Hi! It’s me again!
Remember that time I called you a douche because you decided that your garbage was way more important than mine? Ya, that was funny. Good times, right? Remember when I said we could have been friends? Well, I am going to take that back, because now it’s been decided that you truly are an extremely weird individual and I have enough of those in my life. Including myself, really.

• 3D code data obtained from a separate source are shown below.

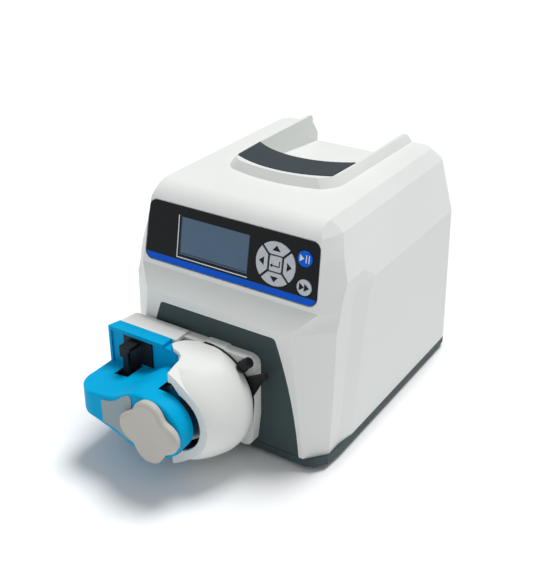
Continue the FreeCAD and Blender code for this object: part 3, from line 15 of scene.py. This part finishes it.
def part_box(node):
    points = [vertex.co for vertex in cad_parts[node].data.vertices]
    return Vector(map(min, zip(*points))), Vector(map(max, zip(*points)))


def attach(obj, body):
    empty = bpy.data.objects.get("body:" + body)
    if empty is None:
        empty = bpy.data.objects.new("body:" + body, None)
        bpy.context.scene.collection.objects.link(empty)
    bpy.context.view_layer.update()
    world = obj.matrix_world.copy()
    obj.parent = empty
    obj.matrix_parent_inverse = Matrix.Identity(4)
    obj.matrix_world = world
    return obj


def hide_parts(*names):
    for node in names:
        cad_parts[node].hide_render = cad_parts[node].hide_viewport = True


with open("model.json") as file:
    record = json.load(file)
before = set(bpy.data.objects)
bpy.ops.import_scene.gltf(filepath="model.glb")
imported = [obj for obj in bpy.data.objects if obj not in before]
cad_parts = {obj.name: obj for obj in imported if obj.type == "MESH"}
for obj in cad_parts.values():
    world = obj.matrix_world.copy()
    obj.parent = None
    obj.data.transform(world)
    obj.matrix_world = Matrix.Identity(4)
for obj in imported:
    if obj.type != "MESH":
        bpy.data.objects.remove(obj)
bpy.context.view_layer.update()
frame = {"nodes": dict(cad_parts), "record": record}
NODES = frame["nodes"]
MM = 0.001


# ---------------------------------------------------------------- materials

MOTTLE_DETAIL = 5.0             # octaves of the broad noise, which shifts colour and gloss
MOTTLE_BAND = (0.35, 0.65)      # part of the broad noise over which the two tints blend
GLOSS_SPREAD = 0.05             # how far the roughness strays to either side
GRAIN_DETAIL = 3.0              # octaves of the fine noise, which makes the bump
GRAIN_DEPTH = 0.0002            # metres


def new_material(name):
    material = bpy.data.materials.new(name)
    material.use_nodes = True
    tree = material.node_tree
    return material, tree.nodes, tree.links, tree.nodes["Principled BSDF"]


def moulded(name, colour, roughness, grain=0.05, grain_size=0.35, mottle=0.03, mottle_scale=14.0,
            metallic=0.0, specular=0.35):
    """Moulded or machined surface: a fine bump, and a little unevenness in colour and gloss.

    `grain` is the strength of the bump and `grain_size` its pitch in millimetres. `mottle` is
    the share by which the colour varies, and `mottle_scale` the scale of its patches per metre.
    """
    material, nodes, links, shader = new_material(name)
    shader.inputs["Metallic"].default_value = metallic
    shader.inputs["Specular IOR Level"].default_value = specular
    where = nodes.new("ShaderNodeTexCoord")
    broad = nodes.new("ShaderNodeTexNoise")
    broad.inputs["Scale"].default_value = mottle_scale
    broad.inputs["Detail"].default_value = MOTTLE_DETAIL
    links.new(where.outputs["Object"], broad.inputs["Vector"])
    tint = nodes.new("ShaderNodeValToRGB")
    dark, light = tint.color_ramp.elements
    dark.color = [c * (1 - mottle) for c in colour] + [1]
    light.color = [c * (1 + mottle) for c in colour] + [1]
    dark.position, light.position = MOTTLE_BAND
    links.new(broad.outputs["Fac"], tint.inputs["Fac"])
    links.new(tint.outputs["Color"], shader.inputs["Base Color"])
    gloss = nodes.new("ShaderNodeMapRange")
    gloss.inputs["To Min"].default_value = roughness - GLOSS_SPREAD
    gloss.inputs["To Max"].default_value = roughness + GLOSS_SPREAD
    links.new(broad.outputs["Fac"], gloss.inputs["Value"])
    links.new(gloss.outputs["Result"], shader.inputs["Roughness"])
    fine = nodes.new("ShaderNodeTexNoise")
    fine.inputs["Scale"].default_value = 1.0 / (grain_size * MM)
    fine.inputs["Detail"].default_value = GRAIN_DETAIL
    links.new(where.outputs["Object"], fine.inputs["Vector"])
    bump = nodes.new("ShaderNodeBump")
    bump.inputs["Strength"].default_value = grain
    bump.inputs["Distance"].default_value = GRAIN_DEPTH
    links.new(fine.outputs["Fac"], bump.inputs["Height"])
    links.new(bump.outputs["Normal"], shader.inputs["Normal"])
    return material


def brushed(name, colour, roughness, stretch=(1, 40, 1)):
    """Metal whose grain is drawn out into lines; `stretch` scales the grain along each axis."""
    material = moulded(name, colour, roughness, grain=0.12, grain_size=0.5, mottle=0.08,
                       metallic=1.0)
    nodes, links = material.node_tree.nodes, material.node_tree.links
    mapping = nodes.new("ShaderNodeMapping")
    mapping.inputs["Scale"].default_value = stretch
    source = next(node for node in nodes if node.type == "TEX_COORD")
    fine = [node for node in nodes if node.type == "TEX_NOISE"][-1]
    links.new(source.outputs["Object"], mapping.inputs["Vector"])
    links.new(mapping.outputs["Vector"], fine.inputs["Vector"])
    return material


WHITE = moulded("case_white", (0.775, 0.79, 0.765), 0.42, grain=0.06, grain_size=0.5,
                mottle=0.012)
SLATE = moulded("case_slate", (0.040, 0.062, 0.066), 0.5, grain=0.12, grain_size=0.5,
                mottle=0.05, specular=0.25)
INLAY = moulded("grip_inlay", (0.040, 0.052, 0.060), 0.62, grain=0.25, grain_size=0.6,
                mottle=0.08, specular=0.2)
MEMBRANE = moulded("membrane_black", (0.009, 0.010, 0.012), 0.35, grain=0.03, grain_size=0.4,
                   mottle=0.1, specular=0.12)
LCD = moulded("display_blue_grey", (0.095, 0.150, 0.225), 0.28, grain=0.01, mottle=0.05,
              specular=0.12)
# painted shade: a darker copy of the display colour for bands along the glass's edges, standing in
# for the shade that the window's recess casts
LCD_PAINTED_SHADE = moulded("display_painted_shade", (0.045, 0.072, 0.110), 0.3, grain=0.01, mottle=0.05,
                   specular=0.12)
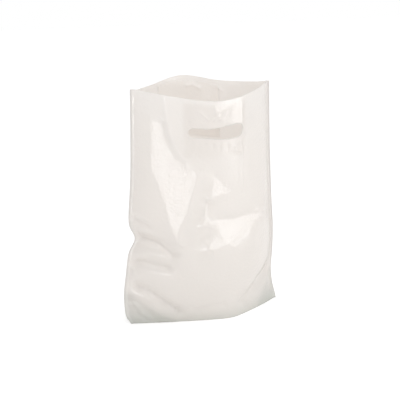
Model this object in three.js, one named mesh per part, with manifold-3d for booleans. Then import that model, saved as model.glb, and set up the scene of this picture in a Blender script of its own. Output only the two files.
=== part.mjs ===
import * as THREE from 'three';
import { mergeVertices } from 'three/addons/utils/BufferGeometryUtils.js';
import Module from 'manifold-3d';

// A white film carrier bag that stands open on its bottom folds.
// Its side seams are welded, its base is a folded-in gusset, and a hand slot is
// cut through both panels and the reinforcing patch inside each of them.
// Frame: +Z up, -Y is the front panel, the origin is under the middle of the bag.
// Lengths are in millimetres.

// Driving dimensions of the bag
const flatWidth = 254;
const seamHeight = 336;
const openDepth = 100;
const filmWall = 1;
const sealWidth = 4;
const frontSag = 17.5;
const rearRise = 11.2;
const rearSettle = 2.5;

// Base gusset, which is folded in between the two bottom folds
const gussetDepth = 50;
const earLength = 60;
const pleatHeight = 17;
const pleatReach = 20;
const pleatLength = 90;
const slitGap = 0.3;

// Hand slot, in both panels
const slotLength = 93;
const slotNarrow = 13.5;
const slotWide = 19.5;
const slotDrop = 49;
const slotShift = 0.5;
const slotTaper = 36;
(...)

You see, just the other night while you were walking your dog, you decided it would be normal behavior to make obscene gestures outside my window. My friends and I were sitting at the kitchen table discussing this or that, and we couldn’t help but notice you standing in front of one of their trucks flapping your hands frantically and rolling your eyes and looking in our general direction. At first, we all thought there was something on the other side of the truck. Probably because it’s polite to let people know if some kind of damage was done to their vehicle. So remember when I opened my front door and asked you what was going on? And you stared at me blankly then kept flapping your arms, knees bent, leaning towards your dog? That was weird. And then I asked you again? And you ignored me only to mumble incoherently through the side of your mouth?
Ya, those were good time weren’t they?
I would just like to let you know that I now deadbolt my door even when we ARE home.
Only cause, well, you are weird. And a douche.
Also, could you stop wearing your housecoat at 3pm? Just askin’.